Wednesday, May 9, 2012

I was sad about Amendment One so I sat down to write, and this is what came out...

In the bottom of the garden there is a tree. It grows at a slant, leaning over the riverbed. I would sit there sometimes and think about shrinking down to the size of an ant, crawling onto a leaf and setting sail. Those were long days, summer days. When did time grow so short?

I only mention the tree because I feel a bit like it now—bent, not in an unpleasant place but perhaps not growing quite as I should be. And I think of the tree because I’m pretty sure I never got over that longing to float away.

I wonder if it’s there still.

I think it may have died.

In the winter it would sometimes be covered with snow, and then it was a sight to behold. An odd cupped palm of flawless white. And the river beyond, steely grey, soundless and still.

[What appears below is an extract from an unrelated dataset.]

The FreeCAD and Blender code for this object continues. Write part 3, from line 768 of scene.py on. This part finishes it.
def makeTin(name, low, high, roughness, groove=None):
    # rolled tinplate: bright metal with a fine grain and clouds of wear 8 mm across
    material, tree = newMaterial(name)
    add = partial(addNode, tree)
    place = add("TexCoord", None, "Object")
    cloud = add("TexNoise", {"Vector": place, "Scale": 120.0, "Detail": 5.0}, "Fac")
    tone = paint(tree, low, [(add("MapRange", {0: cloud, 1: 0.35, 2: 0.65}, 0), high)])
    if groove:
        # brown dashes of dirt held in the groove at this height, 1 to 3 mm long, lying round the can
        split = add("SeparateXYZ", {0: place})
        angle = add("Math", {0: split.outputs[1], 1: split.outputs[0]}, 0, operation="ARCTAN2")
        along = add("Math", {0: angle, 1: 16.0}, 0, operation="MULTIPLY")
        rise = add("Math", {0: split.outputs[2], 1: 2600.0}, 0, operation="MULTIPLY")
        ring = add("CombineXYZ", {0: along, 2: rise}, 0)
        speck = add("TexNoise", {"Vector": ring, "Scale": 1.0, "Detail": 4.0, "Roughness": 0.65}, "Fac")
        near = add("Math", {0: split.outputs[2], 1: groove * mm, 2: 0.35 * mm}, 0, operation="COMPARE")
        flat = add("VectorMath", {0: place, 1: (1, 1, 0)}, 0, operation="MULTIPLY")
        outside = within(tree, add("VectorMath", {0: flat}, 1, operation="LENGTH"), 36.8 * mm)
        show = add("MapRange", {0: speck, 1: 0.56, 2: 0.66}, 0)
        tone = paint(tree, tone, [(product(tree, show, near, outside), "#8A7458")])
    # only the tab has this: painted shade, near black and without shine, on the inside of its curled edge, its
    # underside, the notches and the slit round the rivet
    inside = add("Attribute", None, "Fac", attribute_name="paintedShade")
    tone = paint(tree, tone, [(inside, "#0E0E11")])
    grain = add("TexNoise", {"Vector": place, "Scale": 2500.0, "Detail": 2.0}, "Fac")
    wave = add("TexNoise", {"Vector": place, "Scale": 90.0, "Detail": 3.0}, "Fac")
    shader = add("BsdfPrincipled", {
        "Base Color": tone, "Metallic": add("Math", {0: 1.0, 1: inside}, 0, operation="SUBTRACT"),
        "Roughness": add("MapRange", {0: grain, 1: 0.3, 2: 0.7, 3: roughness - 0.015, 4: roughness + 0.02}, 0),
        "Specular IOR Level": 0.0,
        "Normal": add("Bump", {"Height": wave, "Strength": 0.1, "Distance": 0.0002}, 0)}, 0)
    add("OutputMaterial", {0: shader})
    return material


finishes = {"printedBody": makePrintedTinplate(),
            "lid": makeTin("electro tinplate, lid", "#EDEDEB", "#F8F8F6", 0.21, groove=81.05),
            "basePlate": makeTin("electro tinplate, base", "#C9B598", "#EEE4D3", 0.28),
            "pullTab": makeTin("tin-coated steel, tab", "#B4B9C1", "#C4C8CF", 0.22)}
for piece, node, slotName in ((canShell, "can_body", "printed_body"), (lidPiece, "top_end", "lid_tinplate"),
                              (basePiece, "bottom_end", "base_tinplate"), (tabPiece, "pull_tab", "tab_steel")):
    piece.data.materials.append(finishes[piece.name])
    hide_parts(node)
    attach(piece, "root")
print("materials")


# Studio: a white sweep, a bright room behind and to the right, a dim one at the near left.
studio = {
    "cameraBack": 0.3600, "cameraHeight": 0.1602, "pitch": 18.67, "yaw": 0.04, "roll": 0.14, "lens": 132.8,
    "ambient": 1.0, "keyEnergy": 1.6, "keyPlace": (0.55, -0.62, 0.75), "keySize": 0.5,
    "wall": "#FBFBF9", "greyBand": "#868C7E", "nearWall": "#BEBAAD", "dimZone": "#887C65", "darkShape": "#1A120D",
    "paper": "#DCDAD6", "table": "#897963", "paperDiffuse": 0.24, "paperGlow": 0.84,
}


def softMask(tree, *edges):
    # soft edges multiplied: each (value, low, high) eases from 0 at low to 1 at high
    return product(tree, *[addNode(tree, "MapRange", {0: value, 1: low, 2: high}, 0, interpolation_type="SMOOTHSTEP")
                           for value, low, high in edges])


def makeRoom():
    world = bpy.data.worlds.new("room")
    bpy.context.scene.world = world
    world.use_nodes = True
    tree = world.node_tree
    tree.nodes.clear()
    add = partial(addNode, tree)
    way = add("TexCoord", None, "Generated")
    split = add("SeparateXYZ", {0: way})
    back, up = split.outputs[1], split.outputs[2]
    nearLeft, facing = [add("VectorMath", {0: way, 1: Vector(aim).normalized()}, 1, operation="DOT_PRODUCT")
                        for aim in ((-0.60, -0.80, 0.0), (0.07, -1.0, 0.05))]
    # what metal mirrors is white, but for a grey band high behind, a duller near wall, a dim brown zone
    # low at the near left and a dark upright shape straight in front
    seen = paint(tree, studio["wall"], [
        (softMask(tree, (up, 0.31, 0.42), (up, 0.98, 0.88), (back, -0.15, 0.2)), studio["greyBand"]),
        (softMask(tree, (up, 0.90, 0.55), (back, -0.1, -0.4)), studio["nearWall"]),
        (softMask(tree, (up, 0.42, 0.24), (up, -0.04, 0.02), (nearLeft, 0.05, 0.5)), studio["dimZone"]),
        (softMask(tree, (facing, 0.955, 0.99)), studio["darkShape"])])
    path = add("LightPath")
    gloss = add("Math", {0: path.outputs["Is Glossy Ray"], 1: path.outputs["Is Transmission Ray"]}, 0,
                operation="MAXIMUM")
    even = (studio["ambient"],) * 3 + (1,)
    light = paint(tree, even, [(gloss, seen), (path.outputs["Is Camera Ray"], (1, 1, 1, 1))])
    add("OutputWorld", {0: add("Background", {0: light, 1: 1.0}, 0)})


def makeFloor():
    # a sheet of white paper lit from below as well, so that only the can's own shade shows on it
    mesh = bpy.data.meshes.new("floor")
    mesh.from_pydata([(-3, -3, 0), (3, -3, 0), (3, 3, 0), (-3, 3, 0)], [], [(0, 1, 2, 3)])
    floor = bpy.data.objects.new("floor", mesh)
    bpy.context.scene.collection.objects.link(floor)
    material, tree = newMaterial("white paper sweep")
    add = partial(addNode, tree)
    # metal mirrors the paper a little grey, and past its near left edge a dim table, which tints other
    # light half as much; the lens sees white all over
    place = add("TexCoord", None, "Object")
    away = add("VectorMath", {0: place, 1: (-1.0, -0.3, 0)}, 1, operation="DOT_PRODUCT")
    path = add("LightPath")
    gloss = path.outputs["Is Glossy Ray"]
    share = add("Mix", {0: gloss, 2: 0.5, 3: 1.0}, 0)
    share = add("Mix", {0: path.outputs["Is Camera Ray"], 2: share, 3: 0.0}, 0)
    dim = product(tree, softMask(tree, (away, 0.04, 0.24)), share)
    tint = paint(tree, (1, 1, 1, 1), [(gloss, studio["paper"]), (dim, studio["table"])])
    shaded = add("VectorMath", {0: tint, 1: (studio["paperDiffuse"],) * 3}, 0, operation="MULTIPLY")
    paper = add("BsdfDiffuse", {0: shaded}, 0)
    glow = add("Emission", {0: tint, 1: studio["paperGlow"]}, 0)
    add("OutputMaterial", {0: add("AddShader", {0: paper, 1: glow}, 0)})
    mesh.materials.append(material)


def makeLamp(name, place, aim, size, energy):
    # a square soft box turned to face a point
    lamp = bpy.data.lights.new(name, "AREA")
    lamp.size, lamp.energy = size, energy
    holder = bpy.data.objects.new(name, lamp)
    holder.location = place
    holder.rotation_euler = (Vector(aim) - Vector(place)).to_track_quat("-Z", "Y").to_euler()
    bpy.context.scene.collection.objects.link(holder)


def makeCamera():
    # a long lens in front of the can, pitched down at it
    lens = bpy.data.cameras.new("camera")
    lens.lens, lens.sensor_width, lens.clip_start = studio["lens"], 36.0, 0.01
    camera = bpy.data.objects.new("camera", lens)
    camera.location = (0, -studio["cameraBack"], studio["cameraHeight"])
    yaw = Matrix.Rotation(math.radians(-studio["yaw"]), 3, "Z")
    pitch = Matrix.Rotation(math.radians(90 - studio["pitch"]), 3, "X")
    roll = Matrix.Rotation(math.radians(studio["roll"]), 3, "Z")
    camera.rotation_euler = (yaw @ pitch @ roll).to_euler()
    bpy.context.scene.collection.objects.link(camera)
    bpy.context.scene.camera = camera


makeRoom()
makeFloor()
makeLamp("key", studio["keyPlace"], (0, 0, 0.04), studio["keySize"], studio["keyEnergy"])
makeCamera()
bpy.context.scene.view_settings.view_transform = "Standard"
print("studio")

I want this place like it’s something I’m thirsty for, but some places only exist now as ghosts of their former selves. Walk the parking lot knowing there used to be a building here. Look out over the lake realizing this wasn’t always water. And in the garden, it’s hard to know what I would find. Have the new owners taken care of it? Have they put in new flowers, herbs perhaps? Do they know the secret patches of sunlight even in the shady corners, and if so have they put them to good use?

There’s always the chance that everything has fallen into disrepair, that it’s a wild and bedraggled kingdom now, a place of weeds and thorns. Somehow I am okay with that. Somehow that seems almost fitting. I would rather it be brambles and ruins than flattened and paved over, filled in with a new swimming pool or guest house.

Why is it the sky seems nearly purple now? In the city lights always hold the dark at a distance. In a city I feel dwarfed, but not often in awe.

I miss that tree, and the river, and the promise. I miss most of all believing in things.

(There is no garden, no tree, no river. There never was. I am sitting in a room at a computer telling lies.)

I want to believe in something.

I’ll believe in that tree.


No, that's a cop out.

I don't want to believe in the tree, because I already believe in the tree, because I wrote about it so I know it's true, if only in my head.

I want to believe in something, but what I really want to believe in is people. I want to believe that people can be good and kind and decent. That they can be brave and true. And when things happen like what happened in my home state today, I have trouble believing that. I begin to think that we are irredeemable, that the world will always be ugly and small.

This is a lie. Part of me knows that.

The other part of me just wants to cry.